7. The costs of surrender for each product should be reasonable. After deduction of costs, the remaining money should belong to the exiting investors.
8. Lapsation profits, or profits from exit charges, if any, should not accrue or be booked by product providers.
9. At the point of sale, returns should be clearly disclosed and should be a function of the amount invested. Returns in bundled products should be shown on the invested amount.
10. At the point of sale a one page disclosure form that both the customer and the seller sign off on should be included. The disclosures should be in a manner that an average customer can understand what the product costs, what the benefits are and for how long should the customer hold the product.
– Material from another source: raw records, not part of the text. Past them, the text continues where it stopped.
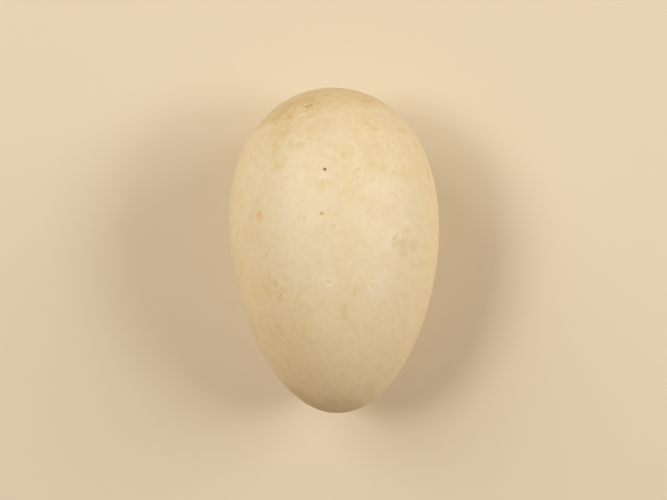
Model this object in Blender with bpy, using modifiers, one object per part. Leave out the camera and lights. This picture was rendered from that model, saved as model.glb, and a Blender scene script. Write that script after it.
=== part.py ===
"""A large, long white bird egg, lying on its side the way it comes to rest.

The egg is one solid. Its long axis runs along Y, with the blunt end at +Y and a little
higher than the narrow end. The origin is the middle of the small flat spot that the egg
rests on, straight below its centre of mass. Lengths are in metres.
"""

import math

import bpy

MM = 0.001

# Driving dimensions
EGG_LENGTH = 106.0 * MM
EGG_BREADTH = 68.0 * MM
REST_FLAT_DEPTH = 0.25 * MM

# The block that cuts the flat rest spot
CUTTER_SIDE = 34.0 * MM
CUTTER_HEIGHT = 2.5 * MM

# Preston's outline of a bird's egg is an ellipse whose breadth is multiplied by
# 1 + BLUNTNESS c + FULLNESS c^2 + SKEW c^3, where c runs from 1 at the blunt end to -1
# at the narrow end.
BLUNTNESS = 0.1545
FULLNESS = 0.0385
SKEW = -0.002

# Fineness of the faceted solid
OUTLINE_STATIONS = 48
TURN_SEGMENTS = 72
SUM_STEPS = 2000
AXIS_MERGE = 0.01 * MM

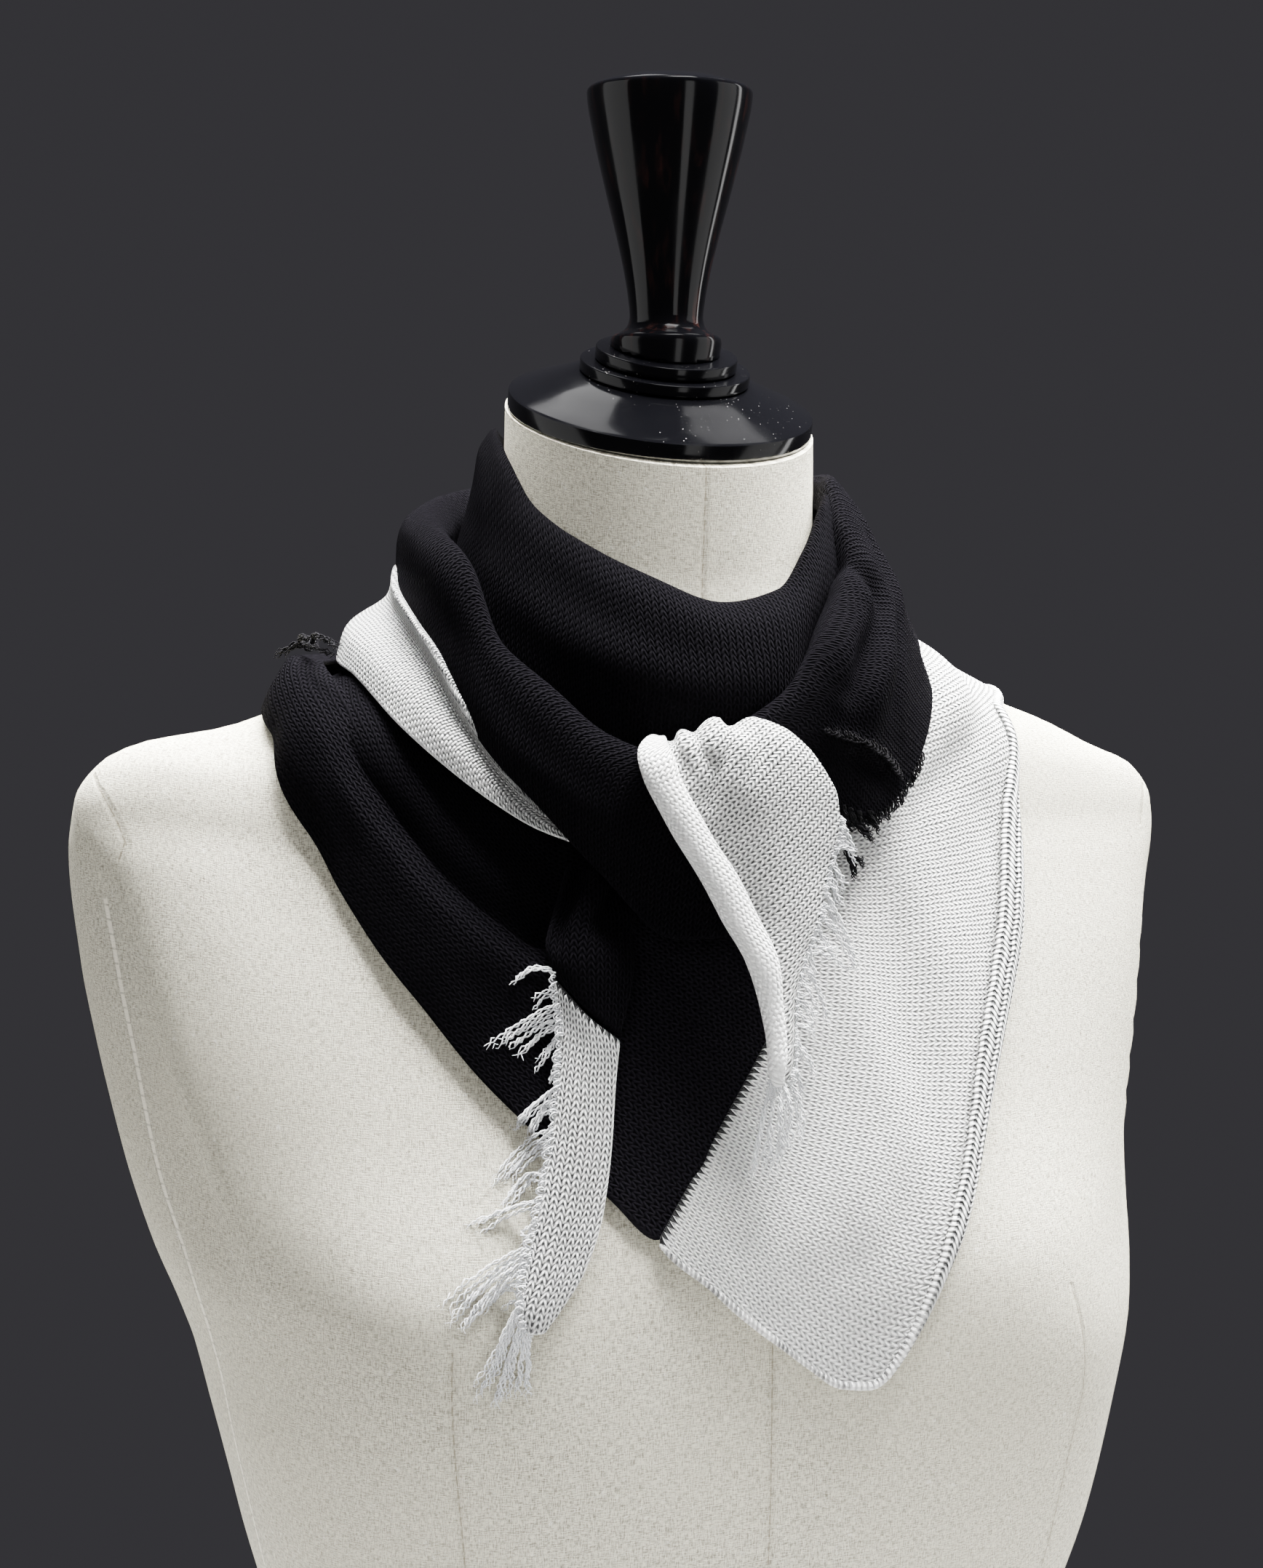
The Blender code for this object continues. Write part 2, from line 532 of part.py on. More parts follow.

11. On-going disclosure should show historical returns as an average annual number based on the Internal Rate of Return (IRR) of the product. The norms of this disclosure for investment products should follow the rules set by the lead regulator.
12. Machine readable disclosures enable creation of web-based tools and mobile apps that help consumers make smarter choices in the marketplace and as such all disclosures should be machine readable. Machine readable does not mean soft copy. Machine readable is when data can be processed by a computer for further analysis and interpretation. Comma Separated Values (CSV) is a basic example of machine readable.
13. For similar products, there should be a similar structure with regard to service tax, stamp duty and rural and social sector norms.
14. Similar products should have a similar free look-in period.
15. Regulators should create a common distributor (including employees of corporate agents) regulation. Each regulator may add rules specific to products regulated by them.
16. Regulators should create a single registry of all distributors. Anybody facing the customer should be registered. The registry should identify each individual distributor with a unique number. The registry should have the past history of regulator actions and awards for each individual distributor. Strict penalties should be defined for distributors who are not registered.